Extreme Heat Is No Longer an Exception — It’s a Design Reality

Published: January 2026
Extreme heat is no longer a “once-in-a-generation” event.
It’s becoming a regular feature of life in Australia — and one our homes are increasingly struggling to cope with.
Across the country, heatwaves are lasting longer, nights are staying hotter, and extreme temperatures are placing growing pressure on households, energy networks and public health systems. What was once considered an outlier is fast becoming the norm.
In late January 2026, following Australia’s most recent heatwave, Professor Sebastian Pfautsch from Western Sydney University put it plainly:
“With the progression of climate change, Australians can expect extreme heatwaves to scorch towns and cities every other year.”
That statement is backed by a recent World Weather Attribution analysis of Australia’s latest heatwave. The findings are confronting:
- Climate change has made extreme heatwaves around five times more likely
- Events that once occurred roughly every 25 years are now happening every five
- With continued warming, similar heat events are expected every second year
- Natural cooling influences, such as La Niña, are increasingly being overwhelmed by long-term climate warming
In simple terms, the climate assumptions many of our buildings were designed around no longer hold.
More Than a Climate Issue — A Housing and Health Challenge
This isn’t just a climate science problem.
It’s a housing, health and resilience challenge already playing out inside Australian homes.
Buildings designed for yesterday’s conditions are struggling under prolonged heat. We’re seeing:
- Internal temperatures climbing well above safe levels
- Increasing reliance on air-conditioning just to remain habitable
- Greater strain on electricity networks during heat events
- Heightened health risks during multi-day heatwaves, particularly for older people, children, and those with existing health conditions
When homes fail to cool down overnight, the body doesn’t get the recovery it needs. Poor sleep, heat stress and exacerbated respiratory and cardiovascular conditions are becoming common experiences during Australian summers — not rare exceptions.

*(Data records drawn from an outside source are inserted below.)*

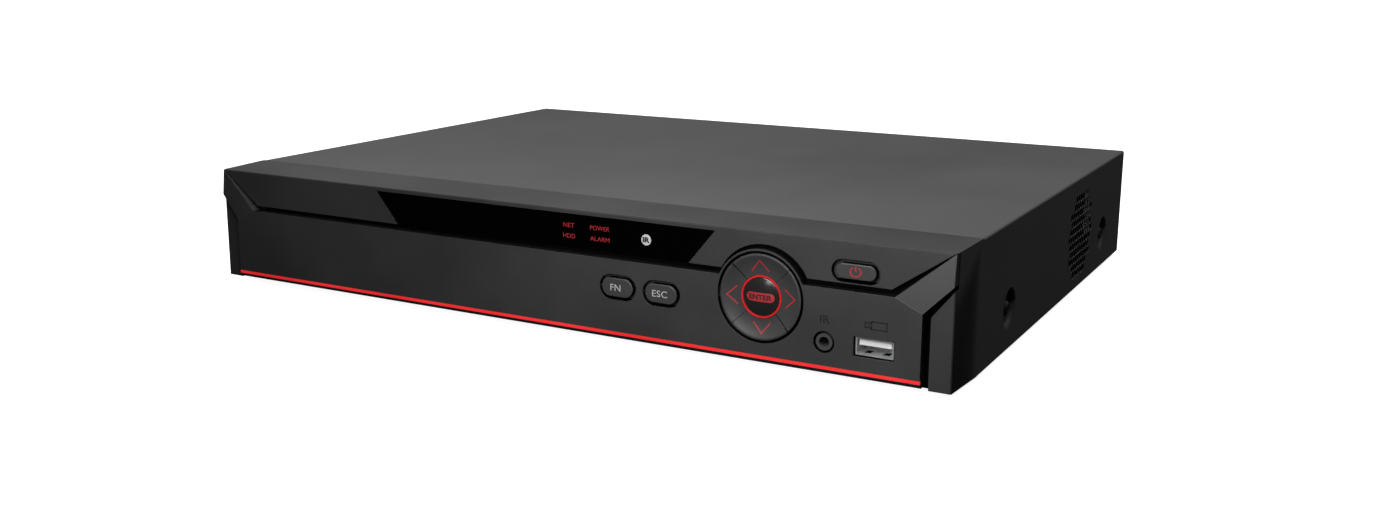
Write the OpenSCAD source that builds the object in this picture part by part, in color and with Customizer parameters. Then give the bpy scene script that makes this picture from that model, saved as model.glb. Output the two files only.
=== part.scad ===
// Desktop video recorder in a case one rack unit high: folded steel tray and cover, moulded
// plastic front, hard drive, circuit boards, rear sockets and a side fan.
// Millimetres. The front faces -Y and +Z is up. The origin is on the floor, under the middle
// of the whole recorder. Each piece is drawn with Y = 0 at the front band and Z = 0 under the
// tray, and placed() then moves it into the frame above.

/* [Case] */
// Width of the case
case_w = 325; // [322:1:328]
// Depth from the front band to the back of the case
case_d = 246; // [245:1:250]
// Height of the case without its feet
case_h = 47.4; // [47.2:0.2:49]
// Thickness of the sheet steel
sheet = 1; // [0.8:0.1:1]
// Height of the rubber feet
foot_h = 2.4; // [2:0.2:4]

/* [Front] */
// Depth of the moulded front
bezel_d = 25; // [24:1:25]
// Distance that the lower faceplate stands in front of the band
plate_proud = 2.7; // [2:0.1:3]
// Height of the faceplate's upper edge
plate_top = 31; // [30.8:0.1:31.4]
// Height of the band's lower edge
band_z = 32.7; // [32.5:0.1:32.9]
// Distance that a button stands in front of the wall round it
cap_proud = 0.5; // [0.3:0.1:0.7]
// Distance that a button travels
press = 0.6; // [0.4:0.1:0.8]

/* [Direction pad] */
// Distance of the pad's centre from the middle of the case
pad_x = 94.7; // [94:0.1:96]
// Height of the pad's centre
pad_z = 24.6; // [24.2:0.1:24.8]
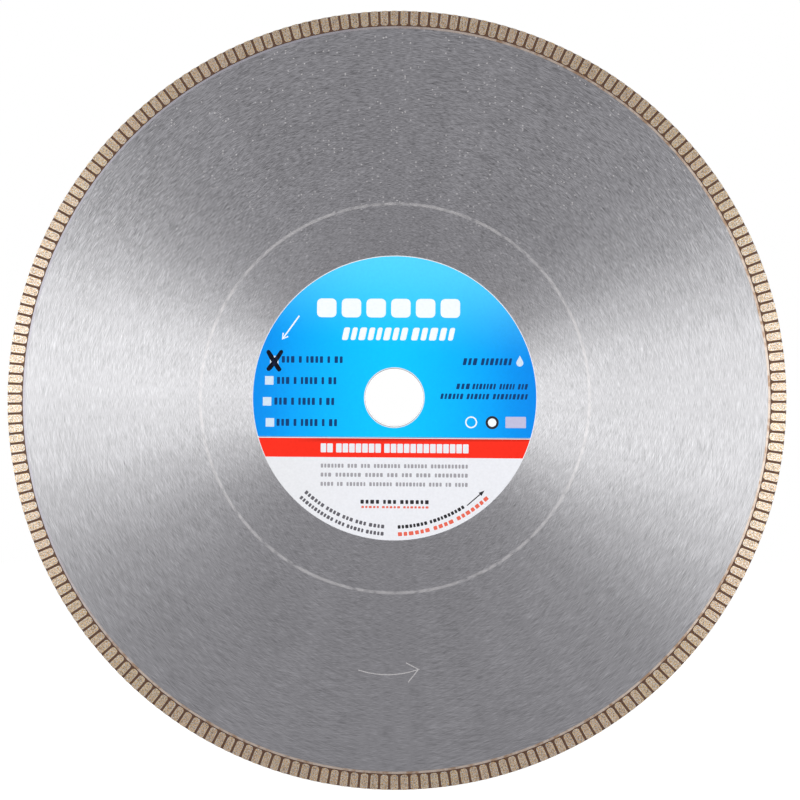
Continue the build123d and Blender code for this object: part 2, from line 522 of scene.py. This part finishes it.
# ---- flat printed meshes ---------------------------------------------------------------------
class Print:
    """Flat shapes of one ink, drawn in millimetres from the label's centre: u right and v up."""

    def __init__(self, name, ground, thickness=PRINT_THICKNESS):
        self.name = name
        self.ground = ground
        self.front = ground - thickness
        self.points = []
        self.faces = []

    def shape(self, outline):
        """Adds one closed slab. Its outline runs anticlockwise as seen from the label side."""
        start, count = len(self.points), len(outline)
        for depth in (self.front, self.ground):
            for u, v in outline:
                x = (u * math.cos(LABEL_TURN) - v * math.sin(LABEL_TURN)) * MM
                z = (u * math.sin(LABEL_TURN) + v * math.cos(LABEL_TURN)) * MM
                self.points.append((x, depth, z))
        self.faces.append([start + i for i in range(count)])
        self.faces.append([start + count + i for i in reversed(range(count))])
        for i in range(count):
            after = (i + 1) % count
            self.faces.append([start + after, start + i, start + count + i, start + count + after])

    def ring(self, outer, inner):
        """Adds a ring of short slabs set end to end. Its two outlines have as many points."""
        count = len(outer)
        for i in range(count):
            after = (i + 1) % count
            self.shape([outer[i], outer[after], inner[after], inner[i]])

    def block(self, left, right, low, high, rounding, place=None):
        """Adds a rounded rectangle, put through place, which may slant it or bend it round."""
        outline = rounded_block(left, right, low, high, rounding)
        self.shape([place(s, h) for s, h in outline] if place else outline)

    def words(self, letters, left, right, low, high, place=None, letter_gap=0.24, word_gap=0.62,
              rounding=0.3):
        """Adds one row of blocks, grouped like words with the given numbers of letters."""
        widths = [LETTER_WIDTHS[i % len(LETTER_WIDTHS)] for i in range(sum(letters))]
        gaps = len(widths) - 1
        full = sum(widths) + letter_gap * gaps + word_gap * (len(letters) - 1)
        unit = (right - left) / full
        ends = {sum(letters[:i + 1]) for i in range(len(letters) - 1)}
        at = left
        for index, width in enumerate(widths, start=1):
            self.block(at, at + width * unit, low, high,
                       min(rounding, width * unit * ROUNDEST, (high - low) * ROUNDEST), place)
            at += (width + letter_gap + (word_gap if index in ends else 0)) * unit

    def finish(self, material):
        """Puts the shapes into the scene as one piece that rides on the blade."""
        piece = mesh_object(self.name, self.points, self.faces, material)
        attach(piece, "root")


CORNER_STEPS = 3


def rounded_block(left, right, low, high, rounding):
    """The outline of a rounded rectangle, anticlockwise from its lower right corner."""
    outline = []
    corners = ((right - rounding, low + rounding, -90), (right - rounding, high - rounding, 0),
               (left + rounding, high - rounding, 90), (left + rounding, low + rounding, 180))
    for middle_u, middle_v, start in corners:
        for step in range(CORNER_STEPS + 1):
            angle = math.radians(start + 90 * step / CORNER_STEPS)
            outline.append((middle_u + rounding * math.cos(angle),
                            middle_v + rounding * math.sin(angle)))
    return outline


def disc(middle_u, middle_v, radius, steps=32):
    """The outline of a round disc."""
    return [(middle_u + radius * math.cos(math.tau * i / steps),
             middle_v + radius * math.sin(math.tau * i / steps)) for i in range(steps)]


def slanted(foot, degrees):
    """Leans a row to the right, about the height of its foot."""
    slope = math.tan(math.radians(degrees))
    return lambda s, h: (s + (h - foot) * slope, h)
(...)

Heat Risk Is Designed In — or Designed Out
What’s often missing from the conversation is a crucial reality:
how a building performs during extreme heat is largely determined by design.
Key factors include:
- Orientation and solar exposure
- Shading and glazing design
- Insulation levels and thermal mass
- Airtightness and uncontrolled air leakage
- Ventilation strategy and air movement
- Overall building envelope performance
Together, these elements determine whether a home remains liveable during prolonged heat — or becomes dangerously hot.
Once a building is constructed, many of these decisions are difficult, expensive or impossible to undo. This is why relying on mechanical cooling alone is a fragile strategy. Air-conditioning helps, but it ties comfort to energy affordability and grid reliability — both of which are under pressure during extreme heat events.
Designing for Extremes, Not Averages
The question is no longer if extreme heat will shape our towns and cities. That’s already happening.
The real question is:
are our buildings prepared to cope — not just on average days, but during prolonged and compounding heat events?
Designing for climate resilience means shifting our focus:
- Away from minimum compliance based on outdated climate data
- Away from short-term cost thinking that externalises long-term risk
- Towards long-term performance, occupant wellbeing and climate readiness
High-performance building approaches — including strong passive solar design and Passive House principles — show that it’s possible to significantly reduce overheating risk while also improving comfort, indoor air quality and energy efficiency year-round.
A Responsibility of the Built Environment
For those working in the built environment, this moment comes with responsibility.
We have a role to play in:
- Raising expectations of what “good housing” actually means
- Designing buildings that protect people during extreme conditions
- Prioritising long-term health, comfort and resilience over short-term savings
Homes should be places of refuge during heatwaves — not an added source of stress or risk.
A Present-Day Design Challenge
Climate adaptation is no longer a future problem to plan for.
It’s a present-day design challenge we’re already living with — one that will define how safe, comfortable and liveable our homes are in the years ahead.
How we design, approve and build today will determine how well our communities cope tomorrow.